No, I’m going to follow on from a theme started by Jessica Asato on this very website; and question just who exactly we need to send to Parliament. Jessica says that she thinks now is the time to send into Parliament what she terms “a new wave of next generation candidates, untainted by this muck and with a pledge to clean up politics.”

It sounds admirable, because it is. But what Jessica doesn’t say is who these candidates are. I’d have pretty much thought that any PPC selected by a constituency Labour Party for the next General Election is untainted by the expenses scandal, because they’re prospective parliamentary candidates and are therefore not currently MPs.

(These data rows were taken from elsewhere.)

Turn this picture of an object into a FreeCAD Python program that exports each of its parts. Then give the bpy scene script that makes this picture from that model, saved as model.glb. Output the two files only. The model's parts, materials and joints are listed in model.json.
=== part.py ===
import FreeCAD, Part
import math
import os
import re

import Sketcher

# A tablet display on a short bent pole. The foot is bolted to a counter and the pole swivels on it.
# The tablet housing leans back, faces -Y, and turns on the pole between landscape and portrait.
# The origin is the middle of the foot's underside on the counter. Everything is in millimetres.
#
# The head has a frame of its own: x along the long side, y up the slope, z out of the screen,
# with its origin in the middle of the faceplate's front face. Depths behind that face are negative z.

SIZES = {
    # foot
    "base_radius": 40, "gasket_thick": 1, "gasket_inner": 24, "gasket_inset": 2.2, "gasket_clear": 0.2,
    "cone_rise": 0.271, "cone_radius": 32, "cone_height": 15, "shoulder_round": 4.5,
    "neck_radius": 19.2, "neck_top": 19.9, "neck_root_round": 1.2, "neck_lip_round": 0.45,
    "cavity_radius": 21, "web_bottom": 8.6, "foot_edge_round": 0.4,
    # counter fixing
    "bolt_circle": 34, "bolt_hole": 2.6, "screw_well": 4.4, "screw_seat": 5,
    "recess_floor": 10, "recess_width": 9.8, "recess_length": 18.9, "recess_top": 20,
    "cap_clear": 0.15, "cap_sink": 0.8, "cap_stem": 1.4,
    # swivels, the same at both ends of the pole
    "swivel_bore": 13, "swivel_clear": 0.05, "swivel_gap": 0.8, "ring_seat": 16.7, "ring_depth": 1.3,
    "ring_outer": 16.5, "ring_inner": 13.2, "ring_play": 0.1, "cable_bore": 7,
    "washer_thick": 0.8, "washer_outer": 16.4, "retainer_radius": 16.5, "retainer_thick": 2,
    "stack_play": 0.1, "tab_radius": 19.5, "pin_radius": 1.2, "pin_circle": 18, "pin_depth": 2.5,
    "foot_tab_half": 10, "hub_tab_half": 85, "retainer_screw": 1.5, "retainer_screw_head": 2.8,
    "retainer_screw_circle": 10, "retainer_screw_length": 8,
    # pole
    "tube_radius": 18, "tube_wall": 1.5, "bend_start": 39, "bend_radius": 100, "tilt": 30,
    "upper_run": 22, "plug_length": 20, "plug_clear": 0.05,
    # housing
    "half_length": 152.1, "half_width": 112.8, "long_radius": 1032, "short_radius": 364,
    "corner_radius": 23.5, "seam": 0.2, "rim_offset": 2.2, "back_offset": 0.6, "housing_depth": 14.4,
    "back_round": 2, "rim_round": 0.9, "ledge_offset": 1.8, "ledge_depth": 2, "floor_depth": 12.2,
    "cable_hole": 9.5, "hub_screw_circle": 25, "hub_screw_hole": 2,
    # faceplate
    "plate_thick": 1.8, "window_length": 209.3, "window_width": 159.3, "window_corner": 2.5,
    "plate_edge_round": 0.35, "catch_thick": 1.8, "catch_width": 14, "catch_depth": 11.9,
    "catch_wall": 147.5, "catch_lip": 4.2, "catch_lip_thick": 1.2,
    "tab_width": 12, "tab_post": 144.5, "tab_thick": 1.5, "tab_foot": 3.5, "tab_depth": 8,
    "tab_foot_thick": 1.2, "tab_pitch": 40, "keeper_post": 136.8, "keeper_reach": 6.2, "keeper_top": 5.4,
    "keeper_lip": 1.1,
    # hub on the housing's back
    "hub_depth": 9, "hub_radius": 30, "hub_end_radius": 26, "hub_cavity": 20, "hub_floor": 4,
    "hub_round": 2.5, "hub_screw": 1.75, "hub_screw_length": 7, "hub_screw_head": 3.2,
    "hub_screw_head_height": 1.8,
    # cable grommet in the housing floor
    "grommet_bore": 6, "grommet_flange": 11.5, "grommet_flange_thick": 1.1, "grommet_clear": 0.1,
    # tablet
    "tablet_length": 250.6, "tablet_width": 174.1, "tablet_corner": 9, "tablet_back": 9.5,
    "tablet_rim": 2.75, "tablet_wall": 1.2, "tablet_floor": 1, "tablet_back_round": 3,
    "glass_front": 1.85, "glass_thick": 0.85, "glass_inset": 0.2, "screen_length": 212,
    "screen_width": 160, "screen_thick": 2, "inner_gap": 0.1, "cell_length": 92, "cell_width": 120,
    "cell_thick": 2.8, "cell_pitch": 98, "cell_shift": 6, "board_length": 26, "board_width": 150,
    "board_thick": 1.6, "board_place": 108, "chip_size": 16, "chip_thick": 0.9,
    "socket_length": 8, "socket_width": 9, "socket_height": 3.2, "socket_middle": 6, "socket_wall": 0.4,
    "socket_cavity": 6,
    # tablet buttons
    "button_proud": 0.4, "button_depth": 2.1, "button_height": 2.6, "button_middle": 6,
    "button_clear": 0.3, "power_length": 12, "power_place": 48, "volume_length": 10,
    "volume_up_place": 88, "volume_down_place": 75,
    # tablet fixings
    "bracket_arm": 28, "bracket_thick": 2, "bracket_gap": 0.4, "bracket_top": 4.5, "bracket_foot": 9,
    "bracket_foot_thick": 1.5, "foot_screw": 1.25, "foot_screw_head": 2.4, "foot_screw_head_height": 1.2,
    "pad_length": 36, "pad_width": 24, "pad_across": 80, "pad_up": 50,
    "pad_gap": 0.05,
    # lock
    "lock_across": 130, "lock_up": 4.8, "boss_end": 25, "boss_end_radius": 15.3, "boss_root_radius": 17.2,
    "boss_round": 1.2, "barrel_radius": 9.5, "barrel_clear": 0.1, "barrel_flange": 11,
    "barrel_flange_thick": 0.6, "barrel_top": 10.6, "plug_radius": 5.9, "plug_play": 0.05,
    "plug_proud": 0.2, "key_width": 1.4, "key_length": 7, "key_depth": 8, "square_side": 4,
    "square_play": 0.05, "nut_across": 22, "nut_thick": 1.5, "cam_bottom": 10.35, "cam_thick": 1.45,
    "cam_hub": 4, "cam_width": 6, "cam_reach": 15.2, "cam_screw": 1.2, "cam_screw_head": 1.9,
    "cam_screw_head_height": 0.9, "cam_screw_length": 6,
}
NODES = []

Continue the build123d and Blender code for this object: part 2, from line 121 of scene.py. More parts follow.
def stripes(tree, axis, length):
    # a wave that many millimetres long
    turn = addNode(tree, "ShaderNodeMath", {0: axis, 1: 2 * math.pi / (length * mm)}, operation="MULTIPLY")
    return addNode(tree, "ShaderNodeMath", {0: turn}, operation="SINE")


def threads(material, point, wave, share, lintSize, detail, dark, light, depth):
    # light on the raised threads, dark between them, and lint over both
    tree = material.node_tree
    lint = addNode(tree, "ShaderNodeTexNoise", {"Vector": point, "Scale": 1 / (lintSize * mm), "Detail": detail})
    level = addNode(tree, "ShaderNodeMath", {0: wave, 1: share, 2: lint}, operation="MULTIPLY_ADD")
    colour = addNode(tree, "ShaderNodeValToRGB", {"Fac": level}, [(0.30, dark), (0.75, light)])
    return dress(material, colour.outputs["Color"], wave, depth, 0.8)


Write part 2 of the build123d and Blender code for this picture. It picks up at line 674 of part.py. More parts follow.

But just who are our PPCs? Wise elders, while sat around the fireplace in the pub, supping on their beer and eating their sandwiches, told of a time when Labour MPs were union shop stewards or community stalwarts; the party which said they stood for the working person sent working people to Parliament? (They also said that this was a time before Blackberries and the Internet but I don’t believe them – that’s just going too far.)

These days, your average PPC tends to arrive at that prestigious level by one of three routes: either by being a parliamentary bagcarrier for an MP; by being a policy wonk at the variety of thinktanks which exist, or, having worked for an NGO or the trade union bureaucracy.

Now, I’m not one of these old oafs that says that young people shouldn’t be candidates. But what it does point to is the over-professionalisation of our Parliamentary Party. The candidates coming through have only ever really known professional politics. I think that’s a bad thing. Not because I think they have nothing to contribute (it’s more what they’ve contributed in terms of policy that perturbs me) or that I think that they should just sit down and shut up. Nothing like that at all.

It’s because we’re called The Labour Party for a reason. Look at the Conservative Party front bench in the Commons; the party which has traditionally stood for wealth concentration, privilege and a secular version of divine right has people who are wealthy and privileged on their front bench. The representatives of the party which traditionally stood for ordinary people, however, are jammed packed with… ex-policy wonks, lawyers – in essence, the professional politicians which so repelled working people back in the 1900′s that they set up the Labour Party in the first place not just to put working people in Parliament but to express their hopes, fears and aspirations.

Others, such as my comrades in the Labour Representation Committee, have said that a major reason for the disconnect between Labour voter and Labour MP is because of the policies which the Labour Party has taken generally since 1997. I think they’re right. But I also think that Marx was right when he said that being determines consciousness; if you work your way up through think tanks, lawyers’ firms and the Westminster bubble, then the way you look at the world (and therefore the policy to change that world) is shaped by your environment; everything becomes a matter of policy, and the people you talk to.

Maybe if we did go back to having genuine grassroots candidates, rather than people who have been groomed for the role since their early twenties, we’d start to reconnect with working people again – the people which, as our name suggests, are the people we’re supposed to represent.